SGX estimated that it would cost $20 million to upgrade its monitoring systems to identify problems quickly in order for prompt remedial actions to be taken, MAS said.

It also directed SGX to strengthen its business continuity management and disaster recovery procedures to improve crisis preparedness and improve its crisis communications processes to provide prompt information to all stakeholders.

These are recommendations made by the SGX Board Committee of Inquiry (BCOI) which investigated the trading glitches and reported to the regulator.

In addition, the exchange will contribute $1 million to the Investor Education Fund to fund programmes approved by the Investor Education Committee which includes industry practitioners.

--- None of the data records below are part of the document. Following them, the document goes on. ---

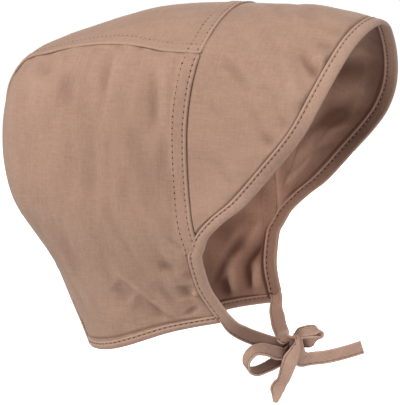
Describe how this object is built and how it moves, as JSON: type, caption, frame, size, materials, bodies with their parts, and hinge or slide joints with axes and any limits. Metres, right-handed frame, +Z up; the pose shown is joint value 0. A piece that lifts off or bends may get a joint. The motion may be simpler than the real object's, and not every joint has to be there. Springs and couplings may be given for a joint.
{
  "type": "baby's sun hat",
  "caption": "Baby's sun bonnet of plain cloth with a deep visor, bound edges and chin ties knotted in a bow.",
  "frame": {"origin": "inside top of the crown, where the top of the wearer's head touches it", "axes": "+Z up; the hat faces -Y; the wearer's right side is -X and their left side is +X"},
  "size_m": [0.119, 0.2235, 0.2167],
  "materials": {
    "cloth": "matt plain-woven linen and cotton, with fine slubs",
    "tape": "matt folded bias tape of the same cloth, a little paler"
  },
  "bodies": {
    "root": {"side_panel_right": "cloth", "side_panel_left": "cloth", "crown_strip": "cloth", "brim": "cloth", "face_binding": "tape", "neck_binding": "tape", "tie_right": "tape", "tie_left": "tape", "bow_knot": "tape", "bow_loop_right": "tape", "bow_loop_left": "tape", "tie_end_down": "tape", "tie_end_side": "tape"}
  },
  "joints": []
}
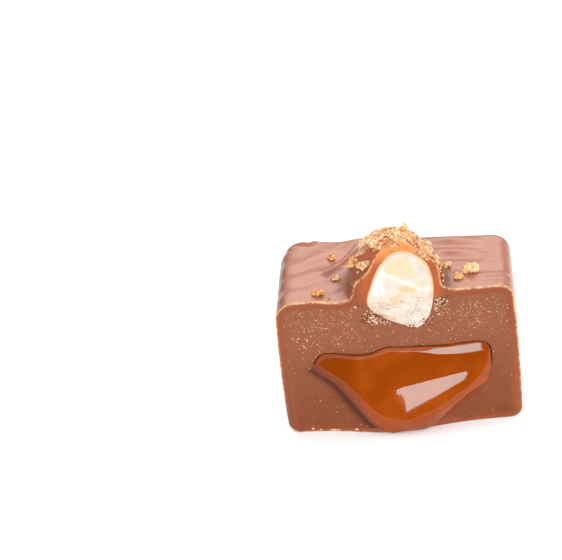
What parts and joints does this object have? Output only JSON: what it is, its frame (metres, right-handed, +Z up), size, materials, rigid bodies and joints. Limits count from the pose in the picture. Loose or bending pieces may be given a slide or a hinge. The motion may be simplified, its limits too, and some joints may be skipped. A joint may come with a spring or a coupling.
{
  "type": "filled chocolate",
  "caption": "Half of a coated chocolate cut straight down, with a nut filling, a hazelnut in a mound on top and soft caramel sagging out of the cut.",
  "frame": {"origin": "middle of the base on the table, under the centre of the bounding box", "axes": "+Z up from the flat base, the cut face looks along -Y, +X along the cut from left to right"},
  "size_m": [0.031, 0.0226, 0.0272],
  "materials": {
    "milk_chocolate": "satin milk chocolate, pinkish brown, a little glossier on the top",
    "nut_paste": "matte nut paste with tiny pale specks",
    "nut_kernel": "matte cream kernel, cut across",
    "soft_caramel": "wet gloss, deep orange brown"
  },
  "bodies": {
    "root": {"coating": "milk_chocolate", "filling": "nut_paste", "hazelnut": "nut_kernel", "caramel": "soft_caramel"}
  },
  "joints": []
}
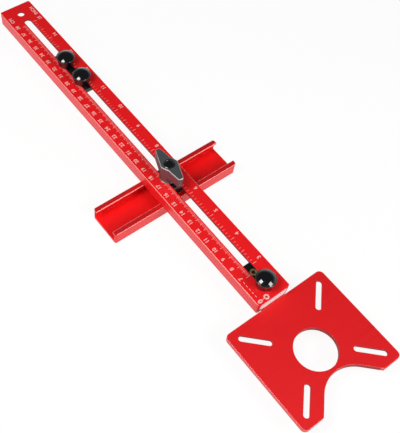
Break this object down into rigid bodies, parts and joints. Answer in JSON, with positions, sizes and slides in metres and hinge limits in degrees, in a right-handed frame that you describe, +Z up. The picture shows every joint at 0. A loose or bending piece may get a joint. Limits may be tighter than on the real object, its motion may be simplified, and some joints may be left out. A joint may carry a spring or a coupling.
{
  "type": "router circle cutting jig",
  "caption": "Router circle cutting jig: graduated slotted rail with a router base plate, a sliding pivot pin with lock knob and a clamped cross fence.",
  "frame": {"origin": "on the axis of the bit opening in the base plate, level with the underside of the plate and rail", "axes": "+X along the rail away from the router, +Y across it towards the centimetre scale, +Z up out of the plate's top"},
  "size_m": [0.4462, 0.122, 0.0416],
  "materials": {
    "red_anodised_aluminium": "satin red anodised",
    "milled_aluminium": "bare, fly cut",
    "gloss_black_plastic": "polished black",
    "black_nylon": "fine matt",
    "black_coated_cast_metal": "satin black coat with a bare bevelled edge",
    "brass": "turned",
    "zinc_steel": "zinc plated"
  },
  "bodies": {
    "rail": {"bar_rail": "red_anodised_aluminium"},
    "plate_carriage": {"base_plate": "red_anodised_aluminium", "tongue_block": "milled_aluminium", "tongue_key": "black_nylon", "tongue_inserts": "brass", "tongue_screws": "zinc_steel"},
    "end_washer": {"end_knob_washer": "black_nylon"},
    "end_knob_turning": {"end_knob": "gloss_black_plastic", "end_knob_stud": "zinc_steel"},
    "slider_carriage": {"slider_block": "black_nylon", "slider_inserts": "brass"},
    "pivot_washer": {"pivot_knob_washer": "black_nylon"},
    "pivot_knob_turning": {"pivot_knob": "gloss_black_plastic", "pivot_pin": "zinc_steel"},
    "lock_washer": {"lock_knob_washer": "black_nylon"},
    "lock_knob_turning": {"lock_knob": "gloss_black_plastic", "lock_knob_stud": "zinc_steel"},
    "crossing_carriage": {"crossing_block": "black_nylon", "clamp_plate": "zinc_steel", "clamp_bolt": "zinc_steel"},
    "cross_fence": {"fence_channel": "red_anodised_aluminium"},
    "wing_washer_lifting": {"wing_washer": "zinc_steel"},
    "wing_knob_turning": {"wing_knob": "black_coated_cast_metal", "wing_bush": "brass", "wing_cap": "gloss_black_plastic"}
  },
  "joints": [
    {"name": "plate_slide", "type": "slide", "parent": "rail", "child": "plate_carriage", "axis": [1, 0, 0], "range_m": [-0.0035, 0.001]},
    {"name": "slider_slide", "type": "slide", "parent": "rail", "child": "slider_carriage", "axis": [1, 0, 0], "range_m": [-0.065, 0.049]},
    {"name": "crossing_slide", "type": "slide", "parent": "rail", "child": "crossing_carriage", "axis": [1, 0, 0], "range_m": [-0.075, 0.025]},
    {"name": "fence_slide", "type": "slide", "parent": "crossing_carriage", "child": "cross_fence", "axis": [0, 1, 0], "range_m": [-0.045, 0.045]},
    {"name": "end_knob_lift", "type": "slide", "parent": "plate_carriage", "child": "end_washer", "axis": [0, 0, 1], "range_m": [0, 0.0014]},
    {"name": "end_knob_turn", "type": "hinge", "parent": "end_washer", "child": "end_knob_turning", "pos_m": [0.0587, 0, 0.02], "axis": [0, 0, 1], "range_deg": [0, 720]},
    {"name": "pivot_knob_lift", "type": "slide", "parent": "slider_carriage", "child": "pivot_washer", "axis": [0, 0, 1], "range_m": [0, 0.0014]},
    {"name": "pivot_knob_turn", "type": "hinge", "parent": "pivot_washer", "child": "pivot_knob_turning", "pos_m": [0.2972, 0, 0.02], "axis": [0, 0, 1], "range_deg": [0, 720]},
    {"name": "lock_knob_lift", "type": "slide", "parent": "slider_carriage", "child": "lock_washer", "axis": [0, 0, 1], "range_m": [0, 0.0014]},
    {"name": "lock_knob_turn", "type": "hinge", "parent": "lock_washer", "child": "lock_knob_turning", "pos_m": [0.3214, 0, 0.02], "axis": [0, 0, 1], "range_deg": [0, 720]},
    {"name": "wing_knob_lift", "type": "slide", "parent": "crossing_carriage", "child": "wing_washer_lifting", "axis": [0, 0, 1], "range_m": [0, 0.002]},
    {"name": "wing_knob_turn", "type": "hinge", "parent": "wing_washer_lifting", "child": "wing_knob_turning", "pos_m": [0.17505, 0, 0.02], "axis": [0, 0, 1], "range_deg": [0, 720]}
  ],
  "couplings": [
    {"joint": "end_knob_turn", "follows": "end_knob_lift", "rad_per_m": 8975},
    {"joint": "pivot_knob_turn", "follows": "pivot_knob_lift", "rad_per_m": 8975},
    {"joint": "lock_knob_turn", "follows": "lock_knob_lift", "rad_per_m": 8975},
    {"joint": "wing_knob_turn", "follows": "wing_knob_lift", "rad_per_m": 6283}
  ]
}
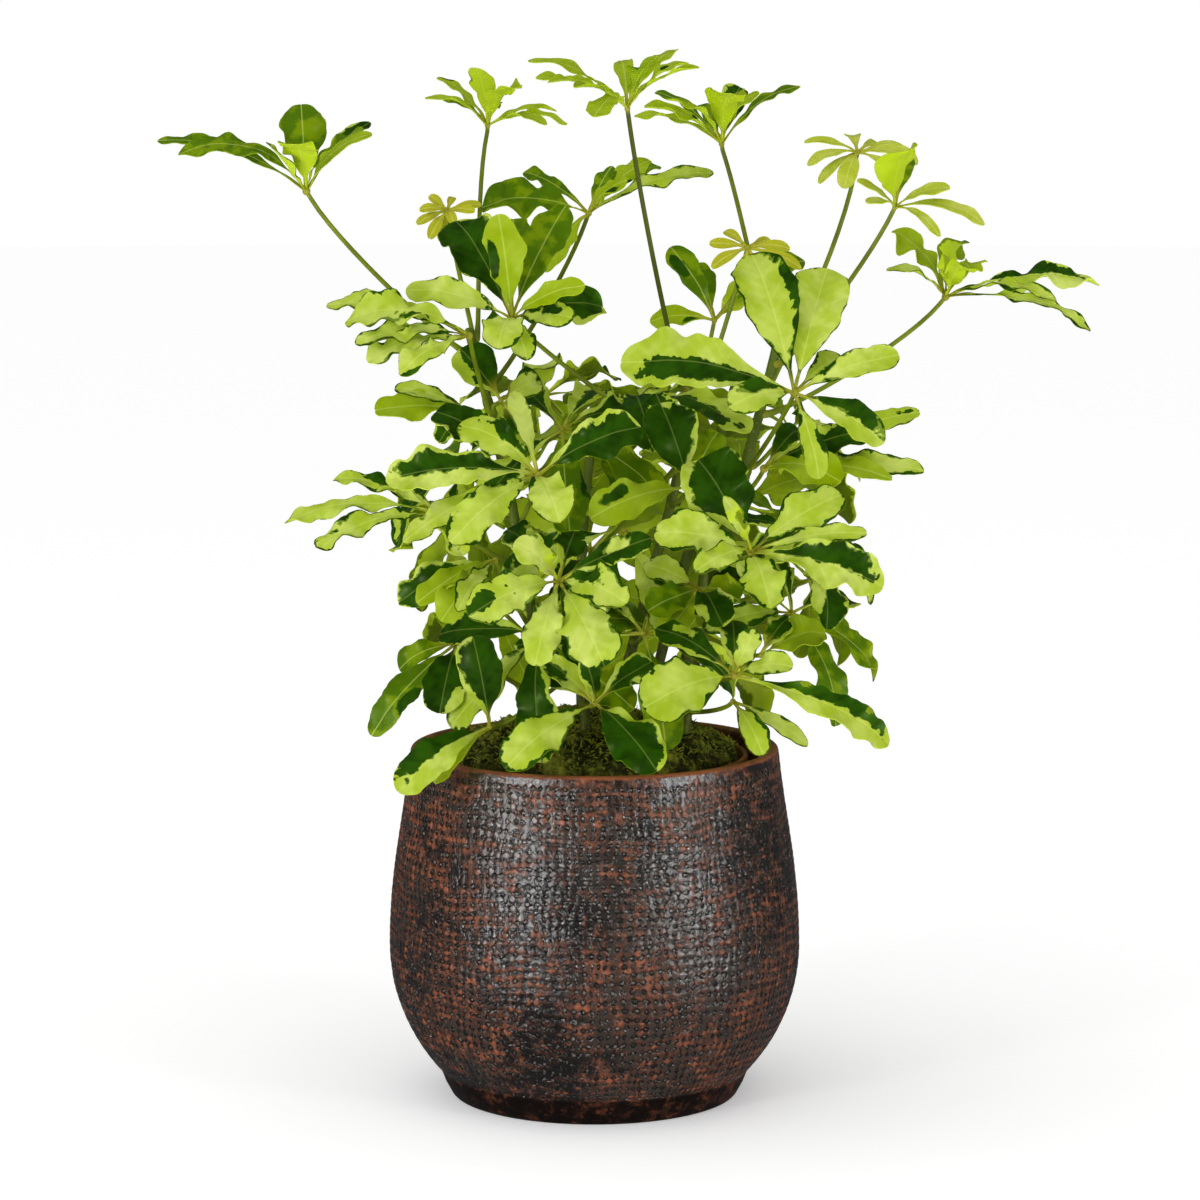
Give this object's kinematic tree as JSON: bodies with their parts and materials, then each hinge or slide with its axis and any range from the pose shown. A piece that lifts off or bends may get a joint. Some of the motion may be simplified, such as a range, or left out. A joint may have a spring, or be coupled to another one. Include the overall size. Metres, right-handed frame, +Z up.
{
  "type": "potted umbrella plant",
  "caption": "Bushy variegated umbrella plant with waved leaflets on woody canes, standing in a round woven-imprint ceramic pot with a flat foot.",
  "frame": {"origin": "centre of the pot's flat foot, on the surface that it stands on", "axes": "+Z up, +X to the picture's right, -Y towards the picture's viewer"},
  "size_m": [0.462, 0.2631, 0.5237],
  "materials": {
    "pot": "satin",
    "nursery_pot": "matte",
    "soil": "matte",
    "moss": "matte",
    "cane": "matte",
    "leaf": "satin",
    "young_leaf": "satin"
  },
  "bodies": {
    "root": {"pot": "pot", "nursery_pot": "nursery_pot", "soil": "soil", "moss": "moss", "cane_left": "cane", "cane_centre": "cane", "cane_right": "cane", "cane_right_twin": "cane", "cane_back": "cane", "cane_back_right": "cane", "cane_front": "cane", "cane_low_right": "cane", "leaf_top_left": "leaf", "leaf_top_mid_left": "leaf", "leaf_top_centre": "leaf", "leaf_top_mid_right": "leaf", "leaf_young_right": "young_leaf", "leaf_right_upper": "leaf", "leaf_right_far": "leaf", "leaf_young_centre": "young_leaf", "leaf_young_left": "young_leaf", "leaf_right_front": "leaf", "leaf_left_crown": "leaf", "leaf_left_wavy": "leaf", "leaf_upper_back": "leaf", "leaf_left_mid": "leaf", "leaf_left_far": "leaf", "leaf_front_mid": "leaf", "leaf_left_low": "leaf", "leaf_right_mid": "leaf", "leaf_front_low": "leaf", "leaf_right_low": "leaf", "leaf_rim_left": "leaf", "leaf_low_far_left": "leaf", "leaf_rim_right": "leaf", "leaf_left_inner": "leaf", "leaf_low_far_right": "leaf", "leaf_right_inner": "leaf", "leaf_centre_inner": "leaf", "leaf_upper_inner": "leaf", "leaf_low_inner": "leaf", "leaf_left_core": "leaf", "leaf_inner_1": "leaf", "leaf_inner_2": "leaf", "leaf_inner_3": "leaf", "leaf_inner_4": "leaf", "leaf_inner_5": "leaf", "leaf_inner_6": "leaf", "leaf_inner_7": "leaf", "leaf_inner_8": "leaf", "leaf_back_1": "leaf", "leaf_back_2": "leaf", "leaf_back_3": "leaf", "leaf_back_4": "leaf", "leaf_back_5": "leaf", "leaf_back_6": "leaf", "leaf_back_7": "leaf", "leaf_back_8": "leaf", "leaf_back_9": "leaf"}
  },
  "joints": []
}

“Until the measures are verified by an independent expert and MAS is satisfied with the completion of these measures, SGX will not increase fees for the securities and derivatives markets,” MAS says.

A failure in the exchange's backup power supply halted trade in stocks and derivatives for around three hours on Nov 5.

A month later, on Dec 3, a faulty software update resulted in a three-and-a-half-hour delay to the start of stock market trading.

MAS said that while SGX has met its primary obligation as an exchange to maintain fair, orderly and transparent markets, it has fallen below service recovery standards on both incidents.

SGX chairman Chew Choon Seng said that SGX accepted MAS’s reprimand and directives to address the issues and implement the BCOI’s recommendations.

”The board will track progress on the BCOI’s recommendations on a quarterly basis,” he says. Chew was speaking at a press briefing on BCOI’s findings and recommendations.

SGX closed 6 cents higher today at $7.84.